__Job__:
Print the first line of the material below and each line after it, exactly as written, ending with the line that contains "colour = mix.colour(mix.step(amber_level, 68".

--------------------------------

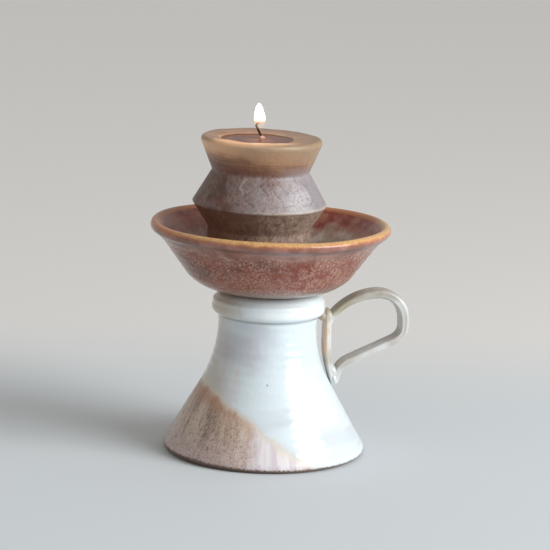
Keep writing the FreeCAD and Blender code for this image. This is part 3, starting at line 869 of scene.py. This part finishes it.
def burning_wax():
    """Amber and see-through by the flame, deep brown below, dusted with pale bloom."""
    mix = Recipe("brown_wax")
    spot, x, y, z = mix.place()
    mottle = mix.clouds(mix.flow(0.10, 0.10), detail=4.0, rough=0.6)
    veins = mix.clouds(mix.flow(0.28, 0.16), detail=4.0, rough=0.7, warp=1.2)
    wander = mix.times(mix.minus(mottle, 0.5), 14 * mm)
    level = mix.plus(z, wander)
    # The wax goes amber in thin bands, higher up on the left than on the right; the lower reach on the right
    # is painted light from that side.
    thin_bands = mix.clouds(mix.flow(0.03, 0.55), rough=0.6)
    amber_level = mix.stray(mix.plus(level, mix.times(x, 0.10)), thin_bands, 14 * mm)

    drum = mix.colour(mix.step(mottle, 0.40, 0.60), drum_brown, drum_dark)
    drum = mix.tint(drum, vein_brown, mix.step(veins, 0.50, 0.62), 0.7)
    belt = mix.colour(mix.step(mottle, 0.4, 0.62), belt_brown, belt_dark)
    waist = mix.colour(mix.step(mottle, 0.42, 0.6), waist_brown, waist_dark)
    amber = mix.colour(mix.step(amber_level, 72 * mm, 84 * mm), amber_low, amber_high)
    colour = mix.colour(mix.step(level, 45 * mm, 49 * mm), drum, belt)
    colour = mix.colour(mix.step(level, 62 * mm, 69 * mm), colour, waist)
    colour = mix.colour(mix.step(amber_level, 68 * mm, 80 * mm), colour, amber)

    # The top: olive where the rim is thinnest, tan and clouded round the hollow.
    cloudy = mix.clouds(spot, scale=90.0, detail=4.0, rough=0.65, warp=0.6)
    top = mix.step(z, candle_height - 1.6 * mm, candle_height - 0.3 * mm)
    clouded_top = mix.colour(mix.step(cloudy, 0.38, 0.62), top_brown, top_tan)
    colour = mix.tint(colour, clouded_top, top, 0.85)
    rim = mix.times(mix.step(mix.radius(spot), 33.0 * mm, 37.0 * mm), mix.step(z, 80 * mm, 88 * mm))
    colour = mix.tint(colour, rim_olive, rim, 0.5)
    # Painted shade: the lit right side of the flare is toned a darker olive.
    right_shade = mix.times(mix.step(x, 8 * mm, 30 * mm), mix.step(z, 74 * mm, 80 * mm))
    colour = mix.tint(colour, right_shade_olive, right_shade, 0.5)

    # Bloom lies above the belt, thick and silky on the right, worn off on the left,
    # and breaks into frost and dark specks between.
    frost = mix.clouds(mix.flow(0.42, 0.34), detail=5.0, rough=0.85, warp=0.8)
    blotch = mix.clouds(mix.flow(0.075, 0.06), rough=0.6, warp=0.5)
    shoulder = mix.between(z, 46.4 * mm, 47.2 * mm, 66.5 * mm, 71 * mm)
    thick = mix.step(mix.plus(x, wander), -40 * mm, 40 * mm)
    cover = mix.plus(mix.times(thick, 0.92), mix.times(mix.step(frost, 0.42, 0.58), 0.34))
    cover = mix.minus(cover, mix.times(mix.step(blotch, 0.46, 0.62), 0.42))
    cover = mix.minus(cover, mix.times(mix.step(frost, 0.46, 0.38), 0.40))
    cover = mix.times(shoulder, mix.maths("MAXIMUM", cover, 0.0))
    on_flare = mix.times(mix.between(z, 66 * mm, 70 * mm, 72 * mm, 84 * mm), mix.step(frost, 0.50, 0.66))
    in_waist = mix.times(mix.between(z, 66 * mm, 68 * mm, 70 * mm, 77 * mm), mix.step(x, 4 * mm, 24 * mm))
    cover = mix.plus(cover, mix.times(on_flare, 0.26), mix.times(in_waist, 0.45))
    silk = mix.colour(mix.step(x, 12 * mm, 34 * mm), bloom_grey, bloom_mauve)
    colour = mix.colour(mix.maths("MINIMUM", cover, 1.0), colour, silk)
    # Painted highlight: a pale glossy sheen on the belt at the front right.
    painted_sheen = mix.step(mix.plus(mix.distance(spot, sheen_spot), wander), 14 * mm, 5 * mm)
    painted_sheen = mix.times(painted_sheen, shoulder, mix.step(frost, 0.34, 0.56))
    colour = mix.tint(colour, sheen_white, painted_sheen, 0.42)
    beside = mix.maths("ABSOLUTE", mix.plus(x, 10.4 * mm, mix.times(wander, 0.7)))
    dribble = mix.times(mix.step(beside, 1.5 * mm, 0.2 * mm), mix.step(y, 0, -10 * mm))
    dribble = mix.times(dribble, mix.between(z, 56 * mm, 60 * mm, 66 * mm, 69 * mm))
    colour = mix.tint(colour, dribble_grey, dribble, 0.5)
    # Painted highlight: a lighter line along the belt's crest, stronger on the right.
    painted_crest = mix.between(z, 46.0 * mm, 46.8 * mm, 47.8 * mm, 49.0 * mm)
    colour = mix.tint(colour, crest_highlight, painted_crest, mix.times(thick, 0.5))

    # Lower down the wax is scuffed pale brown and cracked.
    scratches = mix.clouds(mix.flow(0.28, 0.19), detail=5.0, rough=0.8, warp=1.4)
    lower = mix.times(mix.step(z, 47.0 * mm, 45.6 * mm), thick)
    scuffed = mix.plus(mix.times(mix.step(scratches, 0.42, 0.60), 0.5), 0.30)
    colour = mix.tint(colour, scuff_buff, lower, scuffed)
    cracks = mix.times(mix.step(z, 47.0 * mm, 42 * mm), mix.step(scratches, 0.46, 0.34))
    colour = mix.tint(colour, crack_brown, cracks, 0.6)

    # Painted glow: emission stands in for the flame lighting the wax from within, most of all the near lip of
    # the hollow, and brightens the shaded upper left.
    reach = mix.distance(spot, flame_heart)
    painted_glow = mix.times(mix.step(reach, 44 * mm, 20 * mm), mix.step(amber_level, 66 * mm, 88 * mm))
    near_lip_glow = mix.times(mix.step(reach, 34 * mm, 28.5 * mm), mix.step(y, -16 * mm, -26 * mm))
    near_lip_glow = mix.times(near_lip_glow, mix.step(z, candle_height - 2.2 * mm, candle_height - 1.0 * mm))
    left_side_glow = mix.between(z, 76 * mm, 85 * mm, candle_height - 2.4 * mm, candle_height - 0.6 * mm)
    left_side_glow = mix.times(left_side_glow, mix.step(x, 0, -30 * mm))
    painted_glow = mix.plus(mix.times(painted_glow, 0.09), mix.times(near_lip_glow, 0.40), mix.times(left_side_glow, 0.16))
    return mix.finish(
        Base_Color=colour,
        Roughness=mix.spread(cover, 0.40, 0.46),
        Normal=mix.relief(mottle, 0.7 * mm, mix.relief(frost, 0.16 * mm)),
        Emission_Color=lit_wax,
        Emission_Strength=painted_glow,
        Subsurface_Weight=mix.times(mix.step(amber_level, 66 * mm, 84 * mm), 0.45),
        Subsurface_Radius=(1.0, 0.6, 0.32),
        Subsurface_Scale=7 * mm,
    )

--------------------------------

__Worked answer__:
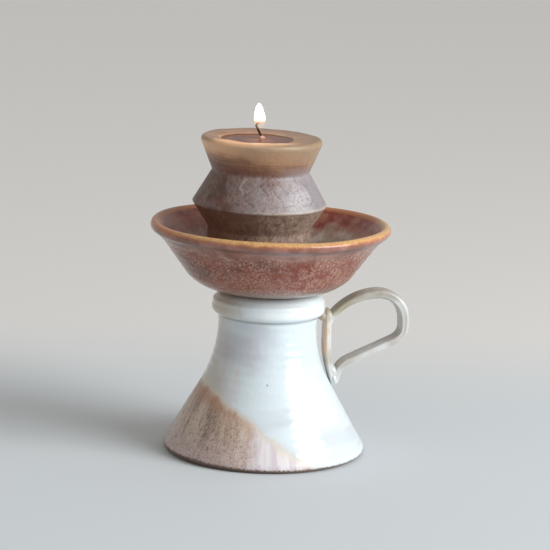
Keep writing the FreeCAD and Blender code for this image. This is part 3, starting at line 869 of scene.py. This part finishes it.
def burning_wax():
    """Amber and see-through by the flame, deep brown below, dusted with pale bloom."""
    mix = Recipe("brown_wax")
    spot, x, y, z = mix.place()
    mottle = mix.clouds(mix.flow(0.10, 0.10), detail=4.0, rough=0.6)
    veins = mix.clouds(mix.flow(0.28, 0.16), detail=4.0, rough=0.7, warp=1.2)
    wander = mix.times(mix.minus(mottle, 0.5), 14 * mm)
    level = mix.plus(z, wander)
    # The wax goes amber in thin bands, higher up on the left than on the right; the lower reach on the right
    # is painted light from that side.
    thin_bands = mix.clouds(mix.flow(0.03, 0.55), rough=0.6)
    amber_level = mix.stray(mix.plus(level, mix.times(x, 0.10)), thin_bands, 14 * mm)

    drum = mix.colour(mix.step(mottle, 0.40, 0.60), drum_brown, drum_dark)
    drum = mix.tint(drum, vein_brown, mix.step(veins, 0.50, 0.62), 0.7)
    belt = mix.colour(mix.step(mottle, 0.4, 0.62), belt_brown, belt_dark)
    waist = mix.colour(mix.step(mottle, 0.42, 0.6), waist_brown, waist_dark)
    amber = mix.colour(mix.step(amber_level, 72 * mm, 84 * mm), amber_low, amber_high)
    colour = mix.colour(mix.step(level, 45 * mm, 49 * mm), drum, belt)
    colour = mix.colour(mix.step(level, 62 * mm, 69 * mm), colour, waist)
    colour = mix.colour(mix.step(amber_level, 68 * mm, 80 * mm), colour, amber)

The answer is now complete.